I would. They did it. And after a while, he joined Judy-Lynn at Ballantine, and — no surprise to anyone who knew them — with Lester handling the fantasy side of the operation while Judy-Lynn continued with the sf, they were fabulously successful, leading the field in the number of their books that wound up on the New York Times bestseller list.

What made Judy-Lynn successful? The answer to that is simply that she worked with (and/or married) three of the best editors around, studied what they did attentively and learned from all of them. (I know that makes me sound immodest, but I learned from the best there was, namely J. W. Campbell.)

Lester had a whole other style. Lester took as his model some of the historically great editors of the past and, like them, questioned every phrase and comma in every manuscript he accepted and made the authors rewrite, rewrite, rewrite. It paid off — once when I was having lunch with Lester’s boss he told me that he believed Lester was the most profitable editor in the publishing industry — but it was arduous. Some authors dumped the man who had made them bestsellers in favor of some other editor who might give them a less stressful life.
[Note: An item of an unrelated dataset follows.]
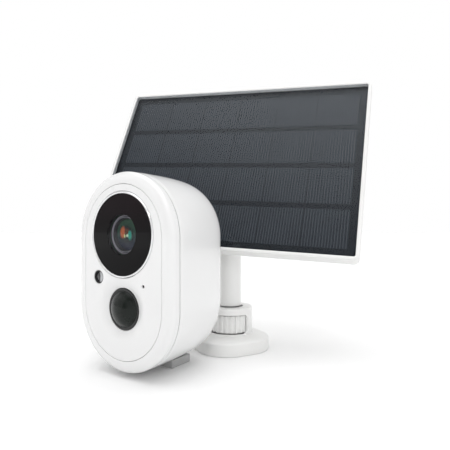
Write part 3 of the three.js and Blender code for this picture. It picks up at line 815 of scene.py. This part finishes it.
@shaped("barrel", AT_WINDOW, "camera", [barrel_black, ridge_grey], "black_plastic", "lens_barrel",
        pick=on_ridge)
def lens_barrel():
    bore = LENS_RADIUS + 0.3
    path = filleted([
        (9.4, 2.1), (9.2, 2.1), (9.2, 2.6), (8.85, 2.6), (8.85, 2.2), (8.65, 2.2), (8.65, 2.9), (8.2, 3.0),
        (8.2, 2.5), (8.0, 2.5), (8.0, 3.2), (bore, 3.5), (bore, 8.4), (4, 8.4), (4, 14), (8.4, 14),
        (8.4, 6), (9.4, 6)], 0.05, 2, closed=True)
    return turned(path, 128, closed=True)


@shaped("front_element", AT_WINDOW, "camera", lens_coated, "lens_glass", "lens_front")
def lens_front(low, high):
    dome = [(LENS_RADIUS * i / 16, low.y + (high.y - low.y) * 0.45 * (i / 16) ** 2) for i in range(17)]
    back = [(LENS_RADIUS * (1 - i / 8), high.y - 0.4 * i / 8) for i in range(9)]
    return turned([*dome, *back], 96)


@shaped("rear_element", AT_WINDOW, "camera", lens_clear, "lens_glass", "lens_rear")
def lens_rear(low, high):
    bowl = [(high.x * i / 10, low.y + 0.6 * (i / 10) ** 2) for i in range(11)]
    dome = [(high.x * (1 - i / 10), high.y - 0.6 * (1 - i / 10) ** 2) for i in range(11)]
    return turned([*bowl, *dome], 64)


# a black disc just inside the microphone hole: painted shade that keeps the hole dark
mic_mesh = turned(filleted([(0, 0.7), (0.76, 0.7), (0.76, 2.1), (0, 2.1)], 0.1, 2), 24)
piece("microphone_hole_shade", mic_mesh, local(CAMERA, *MIC_AT), "camera", seal_black, "seal_rubber")


@shaped("sensor_dome", AT_PIR, "camera", [dome_smoked, dome_rim], "dome_black", "motion_lens",
        pick=lambda centre: 1 - within(DOME["cap"] - 0.02)(centre))
def motion_dome(low, high):
    """A spherical cap in a narrow black seat."""
    cap, rise = DOME["cap"], DOME["rise"]
    radius = (cap ** 2 + rise ** 2) / (2 * rise)
    front = [(radius * sin(t), low.y + radius * (1 - cos(t)))
             for t in (asin(cap / radius) * i / 20 for i in range(21))]
    seat = filleted([(cap, low.y + rise), (cap + 0.1, 1.55), (PIR_RADIUS - 0.15, 1.4), (PIR_RADIUS, 1.55),
                     (PIR_RADIUS, high.y), (7.6, high.y)], 0.1, 2)
    back = [(7.6 * (1 - i / 6), high.y - 3.6 * (1 - (1 - i / 6) ** 2)) for i in range(1, 7)]
    return turned([*front, *seat, *back], 96)


@shaped("light_sensor_lens", local(CAMERA, *SENSOR_AT), "camera", [black_plastic, sensor_dark],
        "dome_black", "light_sensor", pick=lambda centre: int(within(2.4)(centre) and centre.y < 1.5))
def light_sensor():
    outer = 3.15
    cup = filleted([(outer, 1.9, 0), (outer, 0.25), (outer - 0.35, 0.25), (outer - 0.5, 1.0)], 0.1, 2)
    lens = [(2.45 * (1 - i / 10), 1.0 - 0.75 * (1 - (1 - i / 10) ** 2)) for i in range(11)]
    return turned([(0, 1.9), *cup, *lens], 64)


# ==== camera: back and ports ====
@shaped("threaded_insert", CAMERA, "camera", insert_brass, "insert_brass", "mount_insert", crease=50)
def threaded_insert(low, high):
    """A bush with a helical camera thread in its bore."""
    _, z = middle_of("mount_insert", CAMERA)
    segments, per_pitch = 48, 8
    pitch, bore, depth = THREAD["pitch"], THREAD["bore"], THREAD["depth"]
    levels = int((high.y - low.y) / pitch * per_pitch)

    def crest(y):
        return lambda angle: bore + depth * abs(2 * (((y - low.y) / pitch - angle / TURN) % 1) - 1)

    thread = [circle(crest(y), y, segments, z=z)
              for y in (low.y + (high.y - low.y) * level / levels for level in range(levels + 1))]
    rim = [(bore + depth + 0.2, high.y), (high.x - 0.25, high.y), (high.x, high.y - 0.25), (high.x, low.y)]
    return loft([*thread, *(circle(radius, y, segments, z=z) for radius, y in rim)], closed=True)


@shaped("button_cap", CAMERA, "power_button", button_grey, "button_rubber", "power_button")
def power_button(low, high):
    stem, collar, cap = 1.0, (high.x - low.x) / 2, 2.6
    path = [
        (0, low.y), (stem, low.y), (stem, low.y + 1.6), (collar, low.y + 1.6), (collar, low.y + 2.6),
        (cap, low.y + 2.6), (cap, high.y - 0.1, 0.35), (cap - 0.6, high.y, 0.3),
        (cap - 1.1, high.y - 0.25, 0.3), (0, high.y - 0.35)]
    return turned(filleted(path, 0.08), 64, *middle_of("power_button", CAMERA))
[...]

So the del Reys were riding high, but it came to an end. One of the penalties of being an achondroplastic dwarf is the likelihood of a short life span. After some very good years, Judy-Lynn had a massive stroke and then died of it, and a few years later Lester followed her.

Other husband-wife editorial teams in science fiction and fantasy — Ian and Betty Ballantine, Donald and Elsie Wollheim — have done wonderfully well, but in making that Times list, no one has done better than the del Reys, and I don’t really think anyone ever will.